### AVAILABLE DATA
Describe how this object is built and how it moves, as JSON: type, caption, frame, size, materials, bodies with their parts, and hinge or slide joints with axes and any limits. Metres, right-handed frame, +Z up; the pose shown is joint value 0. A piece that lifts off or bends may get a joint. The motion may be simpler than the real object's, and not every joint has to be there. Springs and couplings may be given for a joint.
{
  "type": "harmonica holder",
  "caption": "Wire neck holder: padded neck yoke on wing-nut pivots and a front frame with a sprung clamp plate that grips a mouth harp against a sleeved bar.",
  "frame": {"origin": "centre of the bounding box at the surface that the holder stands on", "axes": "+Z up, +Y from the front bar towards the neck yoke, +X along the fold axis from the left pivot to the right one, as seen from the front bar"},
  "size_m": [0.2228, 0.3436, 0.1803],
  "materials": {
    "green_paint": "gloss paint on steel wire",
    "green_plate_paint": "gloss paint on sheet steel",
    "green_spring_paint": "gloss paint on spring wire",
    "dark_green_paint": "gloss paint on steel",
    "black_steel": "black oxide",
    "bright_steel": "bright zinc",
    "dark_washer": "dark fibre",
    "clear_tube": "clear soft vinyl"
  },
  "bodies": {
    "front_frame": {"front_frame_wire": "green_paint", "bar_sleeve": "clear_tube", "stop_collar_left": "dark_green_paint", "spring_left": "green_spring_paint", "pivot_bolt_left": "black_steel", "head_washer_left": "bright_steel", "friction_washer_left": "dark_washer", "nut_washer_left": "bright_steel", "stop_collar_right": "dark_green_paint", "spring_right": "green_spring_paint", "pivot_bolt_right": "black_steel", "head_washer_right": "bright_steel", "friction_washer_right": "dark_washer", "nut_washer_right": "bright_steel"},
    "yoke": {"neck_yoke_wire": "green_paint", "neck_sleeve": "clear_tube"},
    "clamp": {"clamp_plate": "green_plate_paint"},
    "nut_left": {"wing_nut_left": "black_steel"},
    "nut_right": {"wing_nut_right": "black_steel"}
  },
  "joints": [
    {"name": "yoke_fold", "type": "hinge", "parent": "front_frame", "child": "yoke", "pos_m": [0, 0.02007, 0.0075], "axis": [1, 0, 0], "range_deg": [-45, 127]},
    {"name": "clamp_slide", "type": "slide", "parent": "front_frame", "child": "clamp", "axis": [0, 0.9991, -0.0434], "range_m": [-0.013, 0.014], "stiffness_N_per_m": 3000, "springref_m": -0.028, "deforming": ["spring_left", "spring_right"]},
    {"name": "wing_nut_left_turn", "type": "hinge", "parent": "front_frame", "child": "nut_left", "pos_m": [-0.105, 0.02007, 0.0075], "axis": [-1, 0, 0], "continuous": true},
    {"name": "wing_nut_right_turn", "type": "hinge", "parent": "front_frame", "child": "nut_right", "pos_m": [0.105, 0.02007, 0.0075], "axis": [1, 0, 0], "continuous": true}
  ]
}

### PROBLEM
Pick each line holding the word "joints" out of the listing.

### RESPONSE TO THE EXERCISE
Describe how this object is built and how it moves, as JSON: type, caption, frame, size, materials, bodies with their parts, and hinge or slide joints with axes and any limits. Metres, right-handed frame, +Z up; the pose shown is joint value 0. A piece that lifts off or bends may get a joint. The motion may be simpler than the real object's, and not every joint has to be there. Springs and couplings may be given for a joint.
  "joints": [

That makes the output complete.